**EXERCISE OBJECTIVE:**
Each line containing the word "from" should be found and copied.

**LISTED RECORDS:**
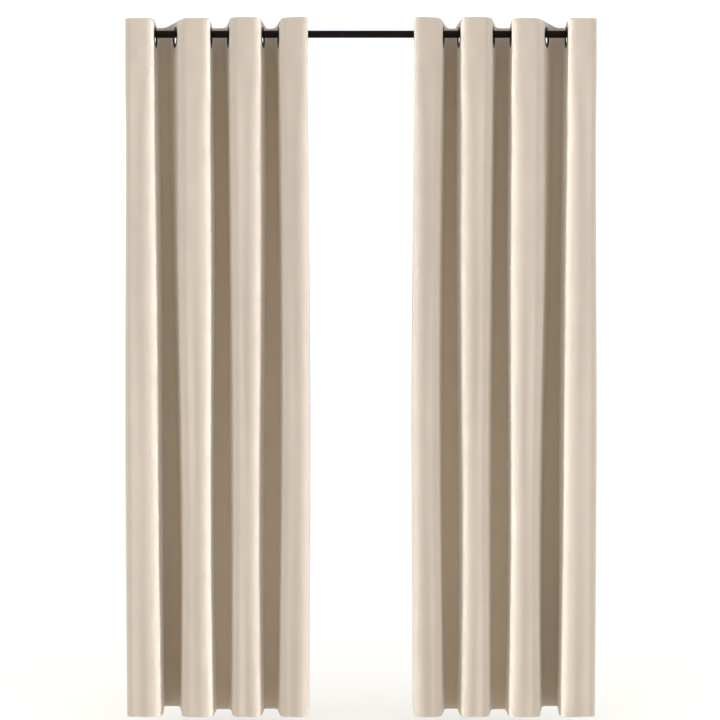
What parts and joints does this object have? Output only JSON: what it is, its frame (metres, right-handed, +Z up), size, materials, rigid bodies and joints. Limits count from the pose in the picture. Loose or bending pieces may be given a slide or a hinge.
==
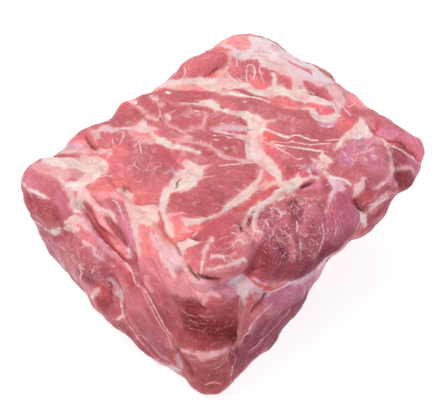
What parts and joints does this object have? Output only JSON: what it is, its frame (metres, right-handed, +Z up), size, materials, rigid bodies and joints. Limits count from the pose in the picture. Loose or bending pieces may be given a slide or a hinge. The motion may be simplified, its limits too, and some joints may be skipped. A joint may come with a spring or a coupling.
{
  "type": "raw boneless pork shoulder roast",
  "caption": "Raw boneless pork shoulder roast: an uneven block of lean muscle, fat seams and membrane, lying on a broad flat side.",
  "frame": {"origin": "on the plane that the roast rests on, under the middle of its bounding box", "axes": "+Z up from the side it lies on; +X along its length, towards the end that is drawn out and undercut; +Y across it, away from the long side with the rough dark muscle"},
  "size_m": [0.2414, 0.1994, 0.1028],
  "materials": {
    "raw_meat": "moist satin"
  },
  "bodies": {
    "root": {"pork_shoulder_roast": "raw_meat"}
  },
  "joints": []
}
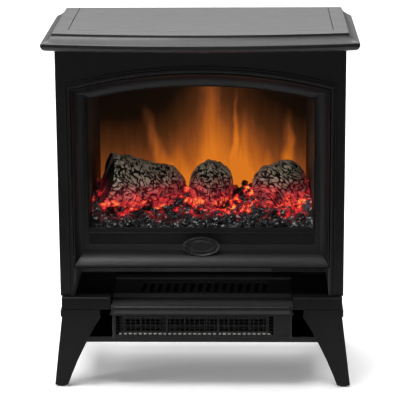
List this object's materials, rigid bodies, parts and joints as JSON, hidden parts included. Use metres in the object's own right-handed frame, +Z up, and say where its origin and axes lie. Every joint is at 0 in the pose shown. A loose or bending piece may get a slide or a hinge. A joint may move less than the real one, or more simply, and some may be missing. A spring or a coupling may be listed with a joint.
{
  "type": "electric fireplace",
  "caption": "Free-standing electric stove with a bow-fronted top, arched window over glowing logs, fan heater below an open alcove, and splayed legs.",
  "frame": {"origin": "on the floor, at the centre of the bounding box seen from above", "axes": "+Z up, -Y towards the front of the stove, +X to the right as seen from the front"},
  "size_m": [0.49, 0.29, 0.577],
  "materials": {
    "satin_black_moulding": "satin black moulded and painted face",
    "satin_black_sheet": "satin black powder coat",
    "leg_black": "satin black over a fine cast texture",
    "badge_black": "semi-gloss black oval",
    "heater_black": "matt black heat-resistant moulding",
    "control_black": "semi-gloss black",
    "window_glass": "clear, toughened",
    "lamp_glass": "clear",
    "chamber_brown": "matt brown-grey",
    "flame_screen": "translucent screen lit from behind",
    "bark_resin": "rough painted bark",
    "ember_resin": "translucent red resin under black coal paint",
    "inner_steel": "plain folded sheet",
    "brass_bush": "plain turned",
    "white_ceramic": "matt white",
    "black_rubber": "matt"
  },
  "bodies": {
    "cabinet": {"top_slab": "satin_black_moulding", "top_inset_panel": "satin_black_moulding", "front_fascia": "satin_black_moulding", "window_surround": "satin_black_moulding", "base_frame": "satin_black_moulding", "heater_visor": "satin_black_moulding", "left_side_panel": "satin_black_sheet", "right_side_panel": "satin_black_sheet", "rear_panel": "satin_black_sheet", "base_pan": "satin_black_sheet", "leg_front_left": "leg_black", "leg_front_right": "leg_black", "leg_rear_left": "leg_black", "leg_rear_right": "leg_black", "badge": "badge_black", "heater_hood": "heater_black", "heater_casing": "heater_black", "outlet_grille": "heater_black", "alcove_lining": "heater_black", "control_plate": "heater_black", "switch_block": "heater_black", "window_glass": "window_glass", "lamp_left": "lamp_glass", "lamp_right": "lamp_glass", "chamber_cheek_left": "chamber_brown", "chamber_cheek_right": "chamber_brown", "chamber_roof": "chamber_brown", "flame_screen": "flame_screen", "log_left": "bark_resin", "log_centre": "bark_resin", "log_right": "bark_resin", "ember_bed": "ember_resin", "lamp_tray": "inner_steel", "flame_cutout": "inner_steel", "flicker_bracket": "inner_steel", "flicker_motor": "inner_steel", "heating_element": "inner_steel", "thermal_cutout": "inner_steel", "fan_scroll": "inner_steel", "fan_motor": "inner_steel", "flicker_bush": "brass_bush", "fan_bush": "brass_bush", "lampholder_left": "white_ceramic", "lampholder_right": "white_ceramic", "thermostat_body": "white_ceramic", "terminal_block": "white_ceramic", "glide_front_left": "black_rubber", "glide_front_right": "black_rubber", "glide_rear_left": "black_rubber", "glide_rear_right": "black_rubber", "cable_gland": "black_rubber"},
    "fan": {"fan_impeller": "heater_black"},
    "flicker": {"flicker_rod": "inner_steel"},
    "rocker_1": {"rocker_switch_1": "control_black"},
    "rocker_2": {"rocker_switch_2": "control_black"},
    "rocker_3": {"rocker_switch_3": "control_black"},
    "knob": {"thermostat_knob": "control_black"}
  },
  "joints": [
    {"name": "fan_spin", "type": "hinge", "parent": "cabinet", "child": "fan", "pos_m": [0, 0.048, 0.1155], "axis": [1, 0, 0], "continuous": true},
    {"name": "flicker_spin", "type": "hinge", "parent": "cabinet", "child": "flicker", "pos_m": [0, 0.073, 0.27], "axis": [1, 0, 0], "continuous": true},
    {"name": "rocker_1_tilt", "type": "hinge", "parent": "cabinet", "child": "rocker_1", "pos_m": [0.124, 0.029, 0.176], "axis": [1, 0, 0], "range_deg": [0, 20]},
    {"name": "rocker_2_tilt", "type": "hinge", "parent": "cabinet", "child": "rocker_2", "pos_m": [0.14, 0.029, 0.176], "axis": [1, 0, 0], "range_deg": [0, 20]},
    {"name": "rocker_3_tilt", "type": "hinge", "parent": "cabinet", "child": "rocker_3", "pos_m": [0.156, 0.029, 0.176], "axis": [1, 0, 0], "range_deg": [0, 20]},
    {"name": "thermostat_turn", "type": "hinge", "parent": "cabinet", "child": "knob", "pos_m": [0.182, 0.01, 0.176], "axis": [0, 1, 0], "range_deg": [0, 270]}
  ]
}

**FULL ANSWER:**
What parts and joints does this object have? Output only JSON: what it is, its frame (metres, right-handed, +Z up), size, materials, rigid bodies and joints. Limits count from the pose in the picture. Loose or bending pieces may be given a slide or a hinge.
What parts and joints does this object have? Output only JSON: what it is, its frame (metres, right-handed, +Z up), size, materials, rigid bodies and joints. Limits count from the pose in the picture. Loose or bending pieces may be given a slide or a hinge. The motion may be simplified, its limits too, and some joints may be skipped. A joint may come with a spring or a coupling.
  "frame": {"origin": "on the plane that the roast rests on, under the middle of its bounding box", "axes": "+Z up from the side it lies on; +X along its length, towards the end that is drawn out and undercut; +Y across it, away from the long side with the rough dark muscle"},
  "frame": {"origin": "on the floor, at the centre of the bounding box seen from above", "axes": "+Z up, -Y towards the front of the stove, +X to the right as seen from the front"},
    "flame_screen": "translucent screen lit from behind",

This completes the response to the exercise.